Threat to school choice
In a misguided effort to direct focus toward the fiscal drawbacks of Illinois’ faltering public school system, SB 2236 would hold students hostage to that very system.
The bill, filed Oct. 18, 2017, by state Sen. Jennifer Bertino-Tarrant, D-Shorewood, would prohibit the Illinois State Board of Education from delivering scholarship tax credits in the event that the state doesn’t meet the “minimum funding level” for public school districts, per Illinois’ School Code. In other words, if the state fails to appropriate funds at levels put forth by Illinois’ incredibly complex and controversial “evidenced-based” funding model, SB 2236 would ensnare more students in schools they’re trying to escape.
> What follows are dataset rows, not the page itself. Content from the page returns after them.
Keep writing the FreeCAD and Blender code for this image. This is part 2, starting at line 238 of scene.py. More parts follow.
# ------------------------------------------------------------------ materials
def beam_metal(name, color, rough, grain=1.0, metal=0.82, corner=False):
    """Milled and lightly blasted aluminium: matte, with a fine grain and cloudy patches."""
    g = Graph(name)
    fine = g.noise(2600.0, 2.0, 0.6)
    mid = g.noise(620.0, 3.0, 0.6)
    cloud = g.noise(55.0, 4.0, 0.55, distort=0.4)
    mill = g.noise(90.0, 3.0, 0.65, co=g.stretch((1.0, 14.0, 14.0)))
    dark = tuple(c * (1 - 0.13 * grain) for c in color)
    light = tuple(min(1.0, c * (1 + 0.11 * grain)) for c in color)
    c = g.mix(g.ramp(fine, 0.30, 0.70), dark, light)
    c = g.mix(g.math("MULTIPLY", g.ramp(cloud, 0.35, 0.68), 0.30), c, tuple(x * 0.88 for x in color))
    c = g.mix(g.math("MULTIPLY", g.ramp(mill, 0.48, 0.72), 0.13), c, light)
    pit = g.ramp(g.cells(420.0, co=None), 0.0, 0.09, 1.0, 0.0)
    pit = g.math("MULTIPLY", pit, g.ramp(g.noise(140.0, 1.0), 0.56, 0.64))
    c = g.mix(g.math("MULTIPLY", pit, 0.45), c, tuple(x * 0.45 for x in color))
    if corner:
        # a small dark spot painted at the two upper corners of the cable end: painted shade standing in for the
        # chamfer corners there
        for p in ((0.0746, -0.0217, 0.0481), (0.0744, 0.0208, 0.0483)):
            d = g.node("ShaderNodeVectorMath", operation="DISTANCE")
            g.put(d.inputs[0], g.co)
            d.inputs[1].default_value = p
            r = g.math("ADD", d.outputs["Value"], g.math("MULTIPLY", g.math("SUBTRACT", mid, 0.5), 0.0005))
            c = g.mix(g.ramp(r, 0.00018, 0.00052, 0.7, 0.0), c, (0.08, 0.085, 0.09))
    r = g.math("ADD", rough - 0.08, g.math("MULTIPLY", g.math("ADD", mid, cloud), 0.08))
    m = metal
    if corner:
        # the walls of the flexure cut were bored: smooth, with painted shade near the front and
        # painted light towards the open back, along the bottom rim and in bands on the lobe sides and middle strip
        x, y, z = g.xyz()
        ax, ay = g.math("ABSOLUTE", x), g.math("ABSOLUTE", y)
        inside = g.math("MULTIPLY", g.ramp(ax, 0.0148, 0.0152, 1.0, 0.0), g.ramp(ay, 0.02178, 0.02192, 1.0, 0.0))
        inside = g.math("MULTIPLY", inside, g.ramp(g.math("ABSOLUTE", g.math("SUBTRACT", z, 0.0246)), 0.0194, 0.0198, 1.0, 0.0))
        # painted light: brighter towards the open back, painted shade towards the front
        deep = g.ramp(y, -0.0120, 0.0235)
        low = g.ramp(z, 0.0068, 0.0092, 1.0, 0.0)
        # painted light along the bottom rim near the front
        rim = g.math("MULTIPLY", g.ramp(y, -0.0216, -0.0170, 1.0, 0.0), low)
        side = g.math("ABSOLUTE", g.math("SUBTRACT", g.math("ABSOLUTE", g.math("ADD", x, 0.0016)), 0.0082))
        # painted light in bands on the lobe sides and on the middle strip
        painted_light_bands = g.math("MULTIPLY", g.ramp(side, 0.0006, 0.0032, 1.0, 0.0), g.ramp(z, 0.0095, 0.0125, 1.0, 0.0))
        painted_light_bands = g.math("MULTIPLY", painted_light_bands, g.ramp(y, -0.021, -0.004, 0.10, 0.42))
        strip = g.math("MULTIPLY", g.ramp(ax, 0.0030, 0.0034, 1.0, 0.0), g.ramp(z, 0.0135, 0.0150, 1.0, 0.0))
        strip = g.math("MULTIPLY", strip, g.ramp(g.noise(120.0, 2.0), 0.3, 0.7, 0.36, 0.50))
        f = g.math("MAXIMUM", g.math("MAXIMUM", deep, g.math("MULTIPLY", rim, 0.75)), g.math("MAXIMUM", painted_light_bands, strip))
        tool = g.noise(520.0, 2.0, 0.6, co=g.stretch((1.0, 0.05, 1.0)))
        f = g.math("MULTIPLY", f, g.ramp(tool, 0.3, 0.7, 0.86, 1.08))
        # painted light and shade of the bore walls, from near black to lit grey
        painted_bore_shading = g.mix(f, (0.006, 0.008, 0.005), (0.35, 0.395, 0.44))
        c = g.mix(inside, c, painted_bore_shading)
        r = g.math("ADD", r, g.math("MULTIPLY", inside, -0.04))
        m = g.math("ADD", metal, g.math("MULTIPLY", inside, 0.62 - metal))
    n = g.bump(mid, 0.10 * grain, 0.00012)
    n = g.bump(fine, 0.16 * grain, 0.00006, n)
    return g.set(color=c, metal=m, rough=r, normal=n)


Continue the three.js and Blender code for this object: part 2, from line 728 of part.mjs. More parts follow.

By freezing tax credits to scholarship donors, Bertino-Tarrant’s bill eliminates the incentive needed to fund the scholarship program, allowing thousands of families to choose a school that best suits their needs. The bill currently enjoys eight additional co-sponsors.
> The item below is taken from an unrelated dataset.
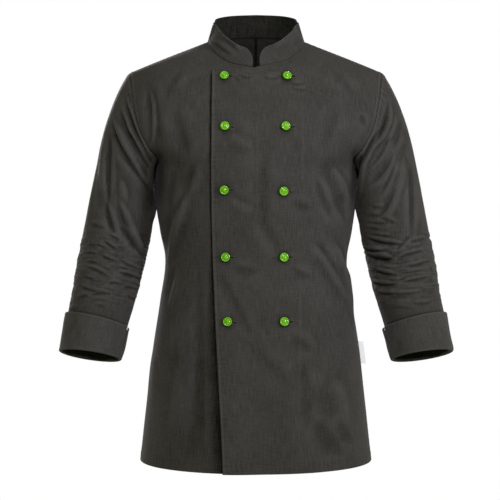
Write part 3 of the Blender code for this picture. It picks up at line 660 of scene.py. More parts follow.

For scholarship organizations working to fundraise to provide more scholarships, this bill is an ominous signal. Has it had an effect on donations?
“Definitely,” Mendoza said. “Obviously [SB 2236] is a vehicle to try to hurt our fundraising. And if there aren’t scholarships in these kids’ hands there’s no mama bears and papa bears to fight for [the tax credit scholarship program].”
The importance of choice
For the majority of Illinois families, schools are determined not by the needs of students, but by the ZIP codes assigned to their homes. While this is a satisfactory system for households in affluent areas with sufficient resources to fund high-performing schools, it prevents opportunities for students in low-income districts.
By expanding the choice of schools available to low-income households, the Invest in Kids Act allows students to be served according to their unique needs, rather than their street address.
SB 2236 would yield another failing grade for Springfield lawmakers.
Amanda McDonald contributed to this report.